--- Stated problem ---
Beginning with the first line of the data below, reproduce every line unchanged, ending with the line that holds "const RUNOUT_LENGTH = 3.7;".
──────── Available data
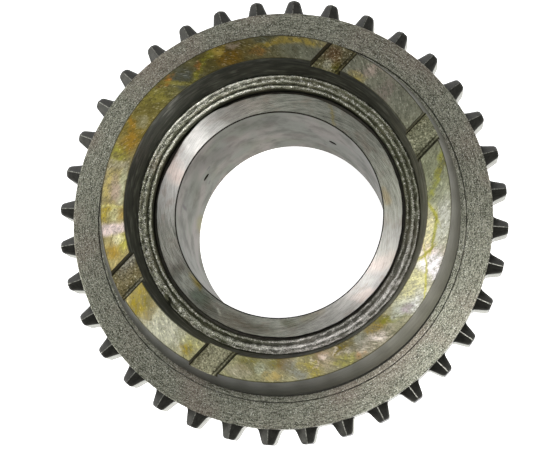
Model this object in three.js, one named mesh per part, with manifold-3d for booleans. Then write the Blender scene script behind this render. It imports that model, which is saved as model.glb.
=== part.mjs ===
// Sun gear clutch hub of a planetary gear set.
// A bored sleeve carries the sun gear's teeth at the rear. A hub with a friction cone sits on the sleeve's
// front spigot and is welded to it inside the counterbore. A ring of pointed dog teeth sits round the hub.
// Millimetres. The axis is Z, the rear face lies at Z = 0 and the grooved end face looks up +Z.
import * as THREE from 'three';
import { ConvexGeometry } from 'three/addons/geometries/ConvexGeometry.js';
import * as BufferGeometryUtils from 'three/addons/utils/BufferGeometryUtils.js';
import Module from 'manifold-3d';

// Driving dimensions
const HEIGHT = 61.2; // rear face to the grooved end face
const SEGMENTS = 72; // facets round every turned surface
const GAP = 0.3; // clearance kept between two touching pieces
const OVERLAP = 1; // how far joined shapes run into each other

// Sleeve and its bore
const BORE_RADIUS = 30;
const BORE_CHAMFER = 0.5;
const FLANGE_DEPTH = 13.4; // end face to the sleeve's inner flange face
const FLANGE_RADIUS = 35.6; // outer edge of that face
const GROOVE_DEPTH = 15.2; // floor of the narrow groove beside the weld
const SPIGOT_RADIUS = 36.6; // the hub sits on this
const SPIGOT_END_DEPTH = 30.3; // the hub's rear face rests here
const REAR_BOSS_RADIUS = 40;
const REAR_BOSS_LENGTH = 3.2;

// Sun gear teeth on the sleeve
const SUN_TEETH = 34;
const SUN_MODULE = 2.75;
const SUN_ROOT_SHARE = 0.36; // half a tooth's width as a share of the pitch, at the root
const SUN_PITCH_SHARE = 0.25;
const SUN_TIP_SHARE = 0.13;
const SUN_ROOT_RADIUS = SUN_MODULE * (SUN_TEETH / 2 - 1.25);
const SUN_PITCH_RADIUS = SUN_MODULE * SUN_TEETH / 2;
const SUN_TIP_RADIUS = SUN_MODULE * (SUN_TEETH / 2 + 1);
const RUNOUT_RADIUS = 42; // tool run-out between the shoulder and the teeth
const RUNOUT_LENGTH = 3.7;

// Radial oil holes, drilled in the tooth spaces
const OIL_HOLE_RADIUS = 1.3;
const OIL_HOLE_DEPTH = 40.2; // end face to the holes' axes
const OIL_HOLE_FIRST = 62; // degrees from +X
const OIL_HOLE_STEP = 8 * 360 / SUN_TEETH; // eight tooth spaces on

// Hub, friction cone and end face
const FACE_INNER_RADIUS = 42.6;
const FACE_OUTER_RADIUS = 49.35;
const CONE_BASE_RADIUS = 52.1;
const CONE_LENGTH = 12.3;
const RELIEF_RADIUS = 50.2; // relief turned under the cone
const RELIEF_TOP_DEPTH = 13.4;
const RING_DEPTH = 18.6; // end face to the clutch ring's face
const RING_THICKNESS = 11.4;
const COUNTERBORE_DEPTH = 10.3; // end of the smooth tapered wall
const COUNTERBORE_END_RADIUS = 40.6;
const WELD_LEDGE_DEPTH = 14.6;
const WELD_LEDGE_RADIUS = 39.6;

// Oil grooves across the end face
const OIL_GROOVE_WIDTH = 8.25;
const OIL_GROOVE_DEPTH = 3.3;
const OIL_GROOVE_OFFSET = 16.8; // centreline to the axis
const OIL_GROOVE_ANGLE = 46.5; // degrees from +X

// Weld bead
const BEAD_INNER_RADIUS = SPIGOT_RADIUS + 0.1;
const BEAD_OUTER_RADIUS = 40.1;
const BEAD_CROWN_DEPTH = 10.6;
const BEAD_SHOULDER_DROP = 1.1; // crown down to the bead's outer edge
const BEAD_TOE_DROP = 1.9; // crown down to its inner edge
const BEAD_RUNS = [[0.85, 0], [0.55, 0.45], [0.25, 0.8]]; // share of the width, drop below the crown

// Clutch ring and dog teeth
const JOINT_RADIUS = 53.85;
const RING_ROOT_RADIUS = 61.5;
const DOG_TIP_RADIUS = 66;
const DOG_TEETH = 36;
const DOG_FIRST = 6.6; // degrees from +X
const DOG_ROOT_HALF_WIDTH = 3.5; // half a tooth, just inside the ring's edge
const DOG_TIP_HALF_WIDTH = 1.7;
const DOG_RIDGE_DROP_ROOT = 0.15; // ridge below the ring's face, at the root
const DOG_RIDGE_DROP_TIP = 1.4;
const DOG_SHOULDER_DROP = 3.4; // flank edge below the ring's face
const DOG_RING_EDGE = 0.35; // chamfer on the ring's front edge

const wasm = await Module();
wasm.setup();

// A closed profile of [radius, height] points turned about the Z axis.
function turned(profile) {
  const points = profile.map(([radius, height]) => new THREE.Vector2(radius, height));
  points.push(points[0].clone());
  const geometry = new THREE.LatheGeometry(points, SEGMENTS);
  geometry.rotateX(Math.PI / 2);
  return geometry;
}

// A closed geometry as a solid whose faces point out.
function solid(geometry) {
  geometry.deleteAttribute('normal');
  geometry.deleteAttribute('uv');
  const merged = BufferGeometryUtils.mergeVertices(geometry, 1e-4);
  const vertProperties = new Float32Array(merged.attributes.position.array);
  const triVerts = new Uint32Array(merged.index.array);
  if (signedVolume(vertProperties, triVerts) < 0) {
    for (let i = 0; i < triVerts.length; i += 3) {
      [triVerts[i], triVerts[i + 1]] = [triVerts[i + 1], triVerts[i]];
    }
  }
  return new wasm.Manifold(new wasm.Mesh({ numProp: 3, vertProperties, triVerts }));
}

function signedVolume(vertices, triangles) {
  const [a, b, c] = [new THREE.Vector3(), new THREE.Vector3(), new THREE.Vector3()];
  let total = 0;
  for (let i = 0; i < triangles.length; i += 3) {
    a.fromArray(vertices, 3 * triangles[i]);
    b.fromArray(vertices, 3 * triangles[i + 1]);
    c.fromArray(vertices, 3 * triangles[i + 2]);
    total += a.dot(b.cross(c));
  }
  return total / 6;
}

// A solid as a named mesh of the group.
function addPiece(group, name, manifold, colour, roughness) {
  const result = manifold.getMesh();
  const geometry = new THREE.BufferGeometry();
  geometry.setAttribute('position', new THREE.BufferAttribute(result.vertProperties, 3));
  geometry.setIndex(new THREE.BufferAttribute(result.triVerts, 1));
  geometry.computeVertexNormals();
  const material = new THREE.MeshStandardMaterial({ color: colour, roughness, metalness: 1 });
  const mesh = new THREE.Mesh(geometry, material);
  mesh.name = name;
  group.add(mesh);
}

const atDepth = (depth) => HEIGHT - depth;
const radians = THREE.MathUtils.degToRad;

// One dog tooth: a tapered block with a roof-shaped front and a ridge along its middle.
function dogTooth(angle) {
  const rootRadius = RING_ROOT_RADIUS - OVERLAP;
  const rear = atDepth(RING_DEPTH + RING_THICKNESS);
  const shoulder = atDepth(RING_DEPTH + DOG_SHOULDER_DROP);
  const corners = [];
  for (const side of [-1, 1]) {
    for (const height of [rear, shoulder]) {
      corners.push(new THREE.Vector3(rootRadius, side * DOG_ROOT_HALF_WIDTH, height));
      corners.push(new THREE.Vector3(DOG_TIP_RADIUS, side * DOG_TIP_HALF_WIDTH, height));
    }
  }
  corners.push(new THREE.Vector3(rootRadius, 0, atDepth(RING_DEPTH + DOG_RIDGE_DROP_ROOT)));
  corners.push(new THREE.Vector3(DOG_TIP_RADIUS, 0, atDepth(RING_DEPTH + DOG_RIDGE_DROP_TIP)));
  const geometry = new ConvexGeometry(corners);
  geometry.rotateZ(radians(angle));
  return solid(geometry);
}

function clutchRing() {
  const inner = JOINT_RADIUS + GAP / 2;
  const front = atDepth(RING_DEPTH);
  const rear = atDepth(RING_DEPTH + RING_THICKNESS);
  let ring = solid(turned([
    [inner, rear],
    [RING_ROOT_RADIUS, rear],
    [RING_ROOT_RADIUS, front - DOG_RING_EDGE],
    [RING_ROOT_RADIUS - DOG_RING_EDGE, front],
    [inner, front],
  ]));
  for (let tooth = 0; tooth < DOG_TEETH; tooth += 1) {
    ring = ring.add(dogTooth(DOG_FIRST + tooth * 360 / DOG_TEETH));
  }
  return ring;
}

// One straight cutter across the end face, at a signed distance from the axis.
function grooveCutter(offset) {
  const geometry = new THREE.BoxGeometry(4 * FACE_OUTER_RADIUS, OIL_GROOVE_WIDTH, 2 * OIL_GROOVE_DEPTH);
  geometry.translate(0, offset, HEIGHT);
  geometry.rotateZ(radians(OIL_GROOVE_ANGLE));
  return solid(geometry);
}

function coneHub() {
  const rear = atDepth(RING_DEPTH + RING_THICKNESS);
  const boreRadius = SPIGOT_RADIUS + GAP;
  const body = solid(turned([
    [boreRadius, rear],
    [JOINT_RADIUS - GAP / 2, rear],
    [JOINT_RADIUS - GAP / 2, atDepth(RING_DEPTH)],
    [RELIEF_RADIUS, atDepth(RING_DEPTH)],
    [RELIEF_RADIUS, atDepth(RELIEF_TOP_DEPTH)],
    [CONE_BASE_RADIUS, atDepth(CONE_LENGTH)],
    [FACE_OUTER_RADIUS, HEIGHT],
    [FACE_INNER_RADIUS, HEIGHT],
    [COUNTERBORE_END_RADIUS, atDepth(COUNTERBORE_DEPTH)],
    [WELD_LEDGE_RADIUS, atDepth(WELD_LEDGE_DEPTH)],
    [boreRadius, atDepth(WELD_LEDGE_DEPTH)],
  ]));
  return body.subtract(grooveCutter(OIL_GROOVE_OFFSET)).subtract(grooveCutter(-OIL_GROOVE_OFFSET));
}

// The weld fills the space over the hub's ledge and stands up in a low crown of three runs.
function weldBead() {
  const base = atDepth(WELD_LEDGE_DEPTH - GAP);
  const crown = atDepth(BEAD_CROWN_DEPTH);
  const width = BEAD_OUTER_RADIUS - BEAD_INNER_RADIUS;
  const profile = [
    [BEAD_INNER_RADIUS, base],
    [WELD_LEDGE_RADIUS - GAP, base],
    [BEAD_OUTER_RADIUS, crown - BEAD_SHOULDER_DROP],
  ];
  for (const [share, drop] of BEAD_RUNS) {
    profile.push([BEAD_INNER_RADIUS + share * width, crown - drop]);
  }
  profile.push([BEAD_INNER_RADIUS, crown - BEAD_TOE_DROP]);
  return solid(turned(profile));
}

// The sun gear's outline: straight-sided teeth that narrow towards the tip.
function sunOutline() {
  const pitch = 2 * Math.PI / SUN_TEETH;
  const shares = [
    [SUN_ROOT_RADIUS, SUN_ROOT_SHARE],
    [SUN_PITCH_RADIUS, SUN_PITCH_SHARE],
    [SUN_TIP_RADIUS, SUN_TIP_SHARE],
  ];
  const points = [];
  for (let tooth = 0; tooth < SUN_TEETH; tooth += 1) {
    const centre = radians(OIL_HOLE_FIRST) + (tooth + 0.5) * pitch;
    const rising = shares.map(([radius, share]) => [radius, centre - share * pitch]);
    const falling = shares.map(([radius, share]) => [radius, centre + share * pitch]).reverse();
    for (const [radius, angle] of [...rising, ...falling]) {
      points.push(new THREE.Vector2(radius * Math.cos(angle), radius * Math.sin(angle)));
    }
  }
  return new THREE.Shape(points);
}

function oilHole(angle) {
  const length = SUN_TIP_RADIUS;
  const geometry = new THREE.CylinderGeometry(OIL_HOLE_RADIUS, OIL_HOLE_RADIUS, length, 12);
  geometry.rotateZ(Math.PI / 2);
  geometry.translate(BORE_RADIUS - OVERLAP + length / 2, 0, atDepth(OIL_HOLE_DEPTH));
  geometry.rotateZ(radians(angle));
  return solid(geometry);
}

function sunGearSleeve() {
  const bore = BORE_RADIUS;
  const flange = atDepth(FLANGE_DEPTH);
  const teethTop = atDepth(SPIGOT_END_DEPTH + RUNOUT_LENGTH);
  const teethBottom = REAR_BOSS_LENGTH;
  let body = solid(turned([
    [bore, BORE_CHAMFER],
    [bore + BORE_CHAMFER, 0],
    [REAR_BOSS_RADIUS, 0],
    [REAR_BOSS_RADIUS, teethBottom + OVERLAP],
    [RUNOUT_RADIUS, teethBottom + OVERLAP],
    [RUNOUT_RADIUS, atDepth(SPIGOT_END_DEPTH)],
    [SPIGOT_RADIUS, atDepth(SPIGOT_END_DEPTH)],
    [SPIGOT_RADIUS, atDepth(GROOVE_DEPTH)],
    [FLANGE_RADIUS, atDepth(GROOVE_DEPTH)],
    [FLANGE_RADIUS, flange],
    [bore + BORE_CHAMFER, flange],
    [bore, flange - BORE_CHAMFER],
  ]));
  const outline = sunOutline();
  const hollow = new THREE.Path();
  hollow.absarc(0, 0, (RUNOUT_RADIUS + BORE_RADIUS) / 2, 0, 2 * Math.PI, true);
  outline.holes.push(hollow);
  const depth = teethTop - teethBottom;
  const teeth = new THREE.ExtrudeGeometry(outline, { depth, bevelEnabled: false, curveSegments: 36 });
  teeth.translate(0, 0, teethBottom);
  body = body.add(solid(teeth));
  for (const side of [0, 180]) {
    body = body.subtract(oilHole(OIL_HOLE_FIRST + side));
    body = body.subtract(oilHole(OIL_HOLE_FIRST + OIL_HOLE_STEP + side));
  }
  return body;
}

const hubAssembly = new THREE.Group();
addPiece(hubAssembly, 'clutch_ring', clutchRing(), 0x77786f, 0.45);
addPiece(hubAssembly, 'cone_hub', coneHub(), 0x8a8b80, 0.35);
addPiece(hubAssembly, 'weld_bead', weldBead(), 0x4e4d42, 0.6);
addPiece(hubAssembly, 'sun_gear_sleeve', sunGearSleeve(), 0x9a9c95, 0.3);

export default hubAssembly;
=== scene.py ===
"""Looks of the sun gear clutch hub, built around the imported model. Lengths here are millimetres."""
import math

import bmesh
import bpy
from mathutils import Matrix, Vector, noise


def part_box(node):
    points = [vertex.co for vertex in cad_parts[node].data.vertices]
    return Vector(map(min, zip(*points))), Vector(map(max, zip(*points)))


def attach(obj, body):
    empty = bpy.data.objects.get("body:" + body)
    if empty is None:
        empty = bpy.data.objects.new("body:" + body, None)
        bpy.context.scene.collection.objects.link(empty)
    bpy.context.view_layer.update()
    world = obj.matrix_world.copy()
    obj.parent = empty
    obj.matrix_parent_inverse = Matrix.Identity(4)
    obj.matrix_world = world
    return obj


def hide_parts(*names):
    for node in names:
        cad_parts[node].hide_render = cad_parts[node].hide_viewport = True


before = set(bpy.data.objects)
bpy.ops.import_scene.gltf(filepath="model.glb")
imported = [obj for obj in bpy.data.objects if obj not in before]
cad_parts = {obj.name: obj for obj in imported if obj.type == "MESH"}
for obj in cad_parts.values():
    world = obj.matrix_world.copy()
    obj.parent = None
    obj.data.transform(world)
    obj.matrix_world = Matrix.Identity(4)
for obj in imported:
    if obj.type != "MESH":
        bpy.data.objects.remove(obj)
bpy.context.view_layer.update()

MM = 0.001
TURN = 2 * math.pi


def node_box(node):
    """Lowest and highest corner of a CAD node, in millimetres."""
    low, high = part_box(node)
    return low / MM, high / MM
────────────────
--- Written reply ---
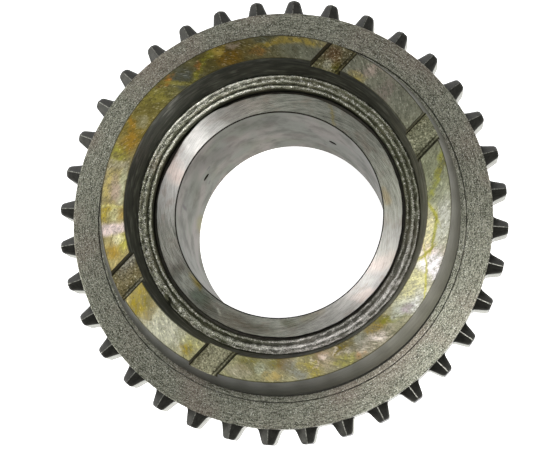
Model this object in three.js, one named mesh per part, with manifold-3d for booleans. Then write the Blender scene script behind this render. It imports that model, which is saved as model.glb.
=== part.mjs ===
// Sun gear clutch hub of a planetary gear set.
// A bored sleeve carries the sun gear's teeth at the rear. A hub with a friction cone sits on the sleeve's
// front spigot and is welded to it inside the counterbore. A ring of pointed dog teeth sits round the hub.
// Millimetres. The axis is Z, the rear face lies at Z = 0 and the grooved end face looks up +Z.
import * as THREE from 'three';
import { ConvexGeometry } from 'three/addons/geometries/ConvexGeometry.js';
import * as BufferGeometryUtils from 'three/addons/utils/BufferGeometryUtils.js';
import Module from 'manifold-3d';

// Driving dimensions
const HEIGHT = 61.2; // rear face to the grooved end face
const SEGMENTS = 72; // facets round every turned surface
const GAP = 0.3; // clearance kept between two touching pieces
const OVERLAP = 1; // how far joined shapes run into each other

// Sleeve and its bore
const BORE_RADIUS = 30;
const BORE_CHAMFER = 0.5;
const FLANGE_DEPTH = 13.4; // end face to the sleeve's inner flange face
const FLANGE_RADIUS = 35.6; // outer edge of that face
const GROOVE_DEPTH = 15.2; // floor of the narrow groove beside the weld
const SPIGOT_RADIUS = 36.6; // the hub sits on this
const SPIGOT_END_DEPTH = 30.3; // the hub's rear face rests here
const REAR_BOSS_RADIUS = 40;
const REAR_BOSS_LENGTH = 3.2;

// Sun gear teeth on the sleeve
const SUN_TEETH = 34;
const SUN_MODULE = 2.75;
const SUN_ROOT_SHARE = 0.36; // half a tooth's width as a share of the pitch, at the root
const SUN_PITCH_SHARE = 0.25;
const SUN_TIP_SHARE = 0.13;
const SUN_ROOT_RADIUS = SUN_MODULE * (SUN_TEETH / 2 - 1.25);
const SUN_PITCH_RADIUS = SUN_MODULE * SUN_TEETH / 2;
const SUN_TIP_RADIUS = SUN_MODULE * (SUN_TEETH / 2 + 1);
const RUNOUT_RADIUS = 42; // tool run-out between the shoulder and the teeth
const RUNOUT_LENGTH = 3.7;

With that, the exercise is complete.